Connected-top-bottom-cycle to cascade utilize flue gas heat for supercritical carbon dioxide coal fired power plant

Abstract For coal fired power plant, the supercritical carbon dioxide Brayton cycle (S-CO 2 ) is difficult to absorb flue gas heat in a wide temperature range of 120–1500 °C. Here, novel methods are developed to cascade utilize flue gas heat, in which energies in high, moderate and low temperature levels are extracted by top cycle, bottom cycle or flue gas cooler (FGC), and air preheater, respectively. The cascade utilization shall satisfy the criterion that CO 2 temperature entering boiler for top cycle equals to CO 2 temperature leaving boiler for bottom cycle . The separate-top-bottom-cycle (STB) is proposed, in which no any component is shared by top and bottom cycles. Six possible bottom cycles are studied. The thermodynamics analysis is coupled with heat transfer and pressure drop analysis for whole power plant.
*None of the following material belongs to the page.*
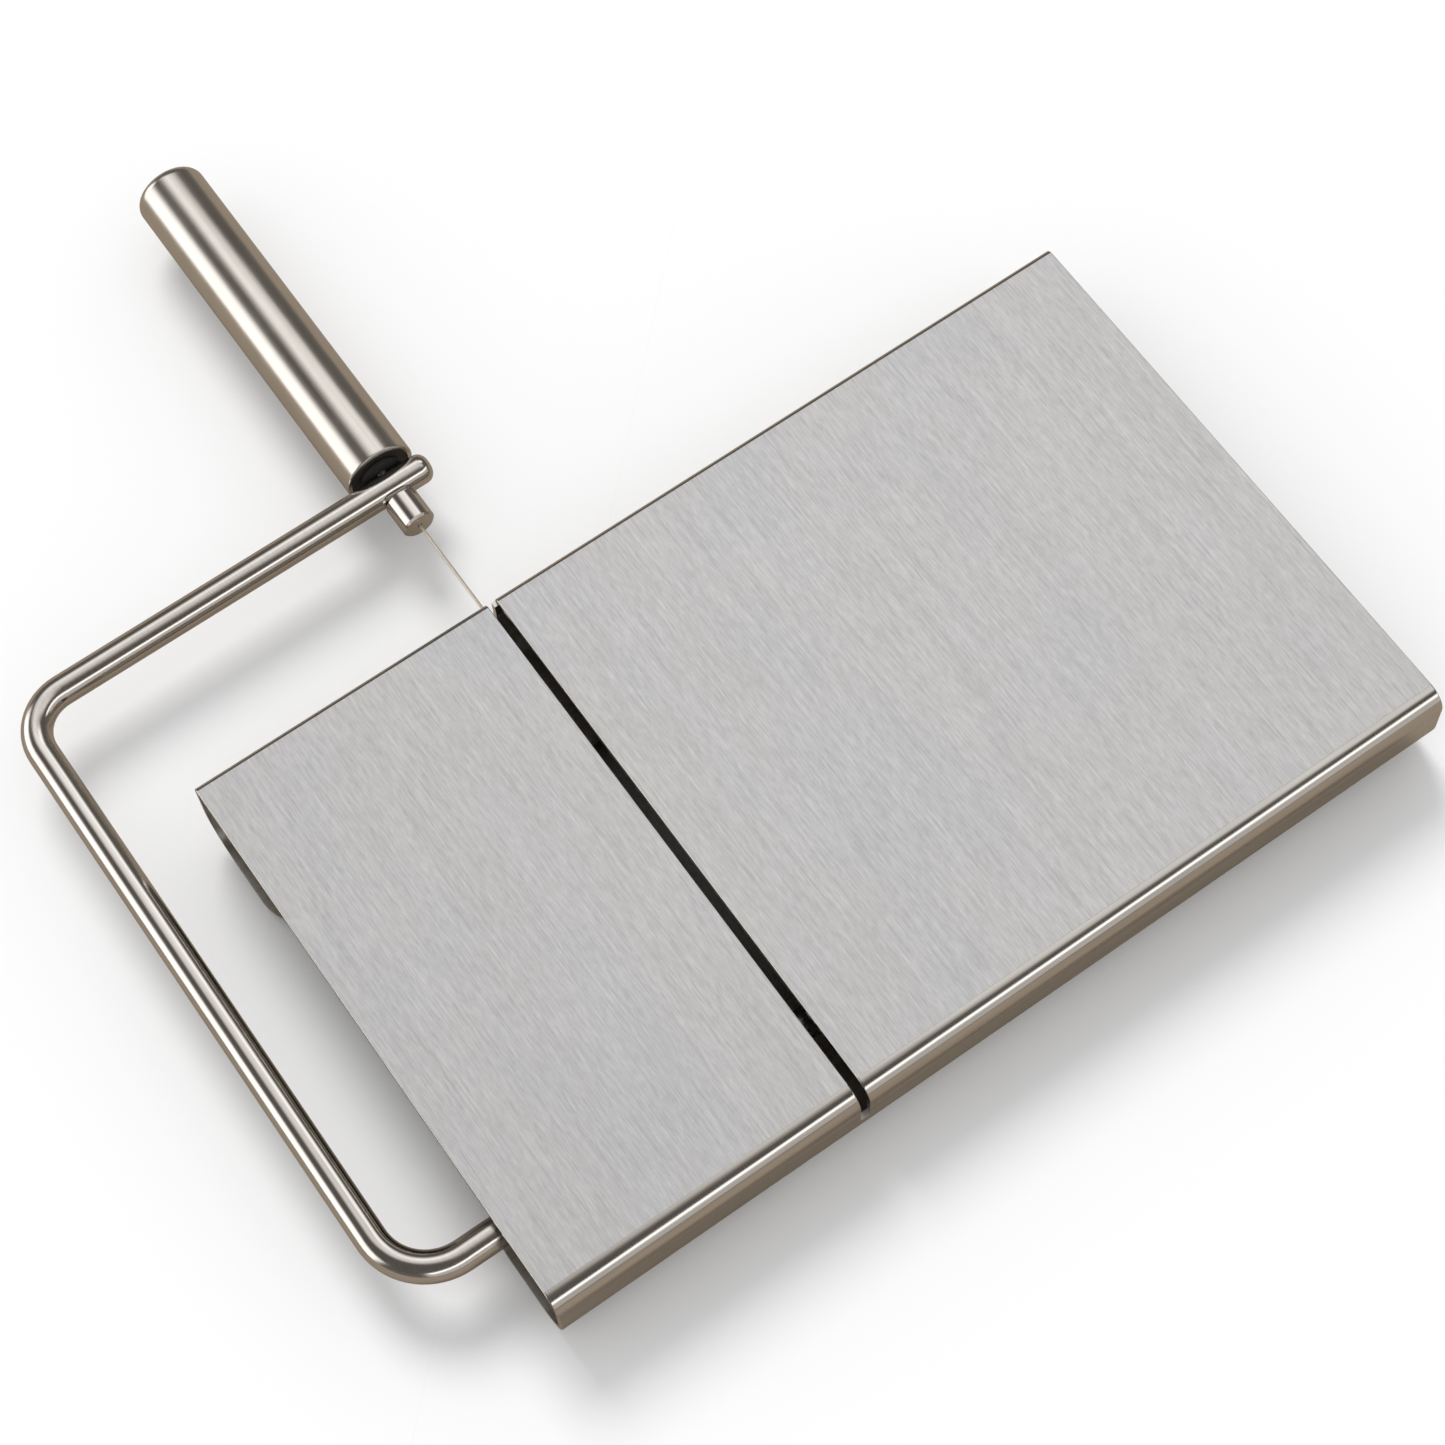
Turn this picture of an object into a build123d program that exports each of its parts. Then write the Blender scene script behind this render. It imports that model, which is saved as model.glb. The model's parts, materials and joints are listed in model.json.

It is found that the main vapor pressure of bottom cycle can be the “best” parameter to be adjusted over a wide range of 15–35 MPa to couple and optimize top and bottom cycles. Then, the parameter coordination principle is proposed to share specific components for top and bottom cycles. Thus, the separate cycles are converted into a connected cycle to simplify the whole system layout. The connected cycle has a power generation efficiency of 51.82% at main vapor parameters of 700 °C/35 MPa, significantly higher than available supercritical water-steam Rankine cycle power plant. The findings in this paper give a clue to further raise the power generation efficiency for large scale S-CO 2 coal fired power plant.